Introduction

Summary

The geometric and dynamic theory of the limit set generated by the iteration of finitely many similarity maps satisfying the open set condition has been well developed for some time now. Over the past several years, the authors have in turn developed a technically more complicated geometric and dynamic theory of the limit set generated by the iteration of infinitely many uniformly contracting conformal maps, a (hyperbolic) conformal iterated function system. This theory allows one to analyze many more limit sets, for example sets of continued fractions with restricted entries. We recall and extend this theory in the later chapters. The main focus of this book is the exploration of the geometric and dynamic properties of a far reaching generalization of a conformal iterated function system called a graph directed Markov system (GDMS). These systems are very robust in that they apply to many settings that do not fit into the scheme of conformal iterated systems.

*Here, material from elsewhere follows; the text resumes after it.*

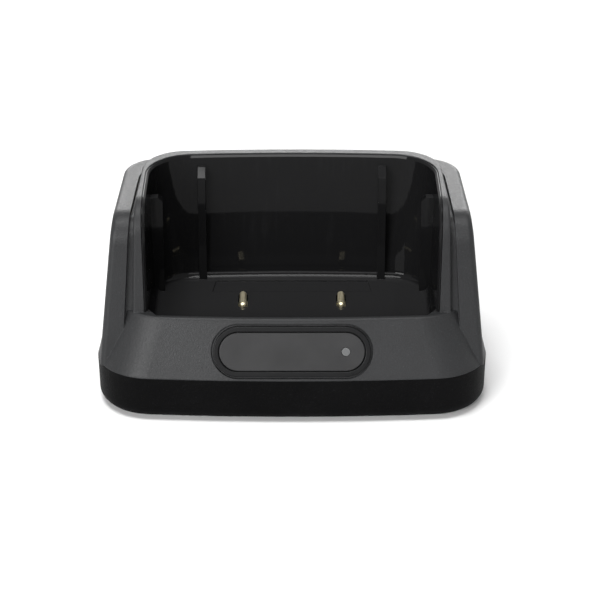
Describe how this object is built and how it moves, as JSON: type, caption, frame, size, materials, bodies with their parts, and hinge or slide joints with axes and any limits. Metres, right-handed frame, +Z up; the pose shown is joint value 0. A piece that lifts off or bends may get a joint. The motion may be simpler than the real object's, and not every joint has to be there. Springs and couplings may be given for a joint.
{
  "type": "radio charging cradle",
  "caption": "Desktop charging cradle: a black moulded base with a raised U-shaped wall round a glossy pocket that seats a hand-held radio on sprung contacts.",
  "frame": {"origin": "middle of the footprint, on the desk under the rubber feet", "axes": "+X to the right across the front, +Y to the back, +Z up; the lip, badge and lamp face -Y"},
  "size_m": [0.0986, 0.0601, 0.0543],
  "materials": {
    "housing_plastic": "fine spark-eroded texture, black",
    "liner_plastic": "polished black",
    "badge_plastic": "satin dark grey, blank",
    "light_pipe": "frosted grey, translucent",
    "led": "pale package",
    "board": "green solder mask",
    "block_plastic": "moulded black",
    "contact_gold": "gold plated",
    "spring_steel": "drawn wire",
    "component_plastic": "moulded component body",
    "can_aluminium": "plain can",
    "screw_steel": "zinc plated",
    "foot_rubber": "matte black"
  },
  "bodies": {
    "cradle": {"lower_housing": "housing_plastic", "upper_housing": "housing_plastic", "pocket_liner": "liner_plastic", "badge_bezel": "badge_plastic", "nameplate": "badge_plastic", "light_pipe": "light_pipe", "status_led": "led", "circuit_board": "board", "contact_block": "block_plastic", "contact_spring_left": "spring_steel", "contact_spring_right": "spring_steel", "contact_pads": "contact_gold", "charge_chip": "component_plastic", "inductor": "component_plastic", "capacitor": "can_aluminium", "chip_resistors": "component_plastic", "dc_jack": "component_plastic", "dc_jack_pin": "contact_gold", "housing_screws": "screw_steel", "board_screws": "screw_steel", "foot_front_left": "foot_rubber", "foot_front_right": "foot_rubber", "foot_back_left": "foot_rubber", "foot_back_right": "foot_rubber"},
    "contact_left": {"contact_left": "contact_gold"},
    "contact_right": {"contact_right": "contact_gold"}
  },
  "joints": [
    {"name": "contact_left_press", "type": "slide", "parent": "cradle", "child": "contact_left", "axis": [0, 0, -1], "range_m": [0, 0.0012], "stiffness_N_per_m": 600, "springref_m": -0.001, "deforming": ["contact_spring_left"]},
    {"name": "contact_right_press", "type": "slide", "parent": "cradle", "child": "contact_right", "axis": [0, 0, -1], "range_m": [0, 0.0012], "stiffness_N_per_m": 600, "springref_m": -0.001, "deforming": ["contact_spring_right"]}
  ]
}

While the basic theory is laid out here and we touch on many natural questions arising in its context, we emphasize that there are many issues and current research topics which we do not cover: for examples, the detailed analysis of the structure of harmonic measures of limit sets provided in [UZd], the examination of the doubling property of conformal measures performed in [MU6], the extensive study of generalized polynomial like mappings (see [U7] and [SU]), the multifractal analysis of geometrically finite Kleinian groups (see [KS]), and the connection to quantization dimension from engineering (see [LM] and [GL]). There are many research problems in this active area that remain unsolved.